In recent years, there has been a considerable UK legislative impact on UK res non-doms such that the prolific tax benefits which once were, are no longer in abundance. The hugely controversial changes in taxation rules which were enacted in the Finance Act 2008 when the remittance of offshore income and gains became an expensive privilege rather than a right for UK res non-doms had a far-reaching impact for offshore trustees in terms of rebasing of assets, restructuring and more onerous on-going reporting requirements to contend with.

More recently, the changes announced by the Chancellor in the Budget on 21 March 2012 some of which are still in the consultation phase, makes the decision as to whether UK property should be owned personally or through an offshore structure a more difficult one. In summary, the main changes are:

  • On 22 March 2012, a punitive Stamp Duty Land Tax (SDLT) charge of 15% was levied on the acquisition of residential property costing more than £2million by a "non-natural person". A "non-natural person" includes amongst others, companies and partnerships in which a non-natural person is a partner.
  • A proposal to introduce an annual charge on residential property ("mansion tax") which will apply only to those entities caught by the new SDLT charges. The rates applicable depend on the value of the property, increasing annually in line with inflation.
  • A CGT charge to apply, from 6 April 2013, on the sale of UK residential property over £2million, by any non-natural person but for the purposes of the extended CGT regime, a non-natural person may be given a broader definition and may include trusts. It however does not apply to certain partnerships, only the members if they are non-natural persons. This CGT charge will apply to the total gain accrued during the ownership of the property (and not only the gains accrued after implementation of the new charge in April 2013). This makes rebasing the asset a vital consideration.
  • The CGT charge is also to apply to the disposal of shares in a company, where more than 50% of its value is in UK land.
  • The latter three points are enduring a consultation phase which runs until 23rd August, with an expected introduction on 1st April 2013.

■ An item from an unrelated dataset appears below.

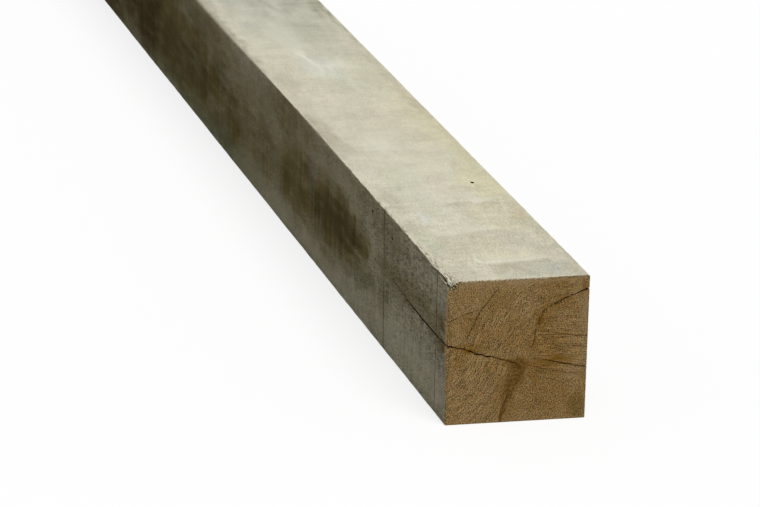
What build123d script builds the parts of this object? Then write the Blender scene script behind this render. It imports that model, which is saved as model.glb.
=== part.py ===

What to do (or not to do) now for clients with existing offshore property holding structures, should be determined on a case by case basis and will depend on the IHT profile of the client; whether they are UK resident/non-resident; whether the UK property is currently held in the name of a trust or company, as well as other considerations such as need for confidentiality, ability to obtain life assurance and/or debt to reduce the value of the property.

Where buyers are looking to purchase UK property now, holding it through an offshore company still provides the sheltering from IHT, whereas if acquired in personal names, the value of the property will be exposed to IHT at 40% on death. However, alternatives do exist and we, at Affinity, have a well-established network of recognised tax and legal specialists providing up-to-date expert advice and working together with us to tailor practical solutions for our clients to ride the waves of legislative change and maintain for them the peace of mind that their families have been financially provided for with a trust fund after their demise, managed by people they can trust.

It is important to remember that irrespective of residential property, offshore structures still remain very attractive tools for high net worth individuals in terms of confidentiality, long-term succession planning, probate avoidance and inheritance tax mitigation.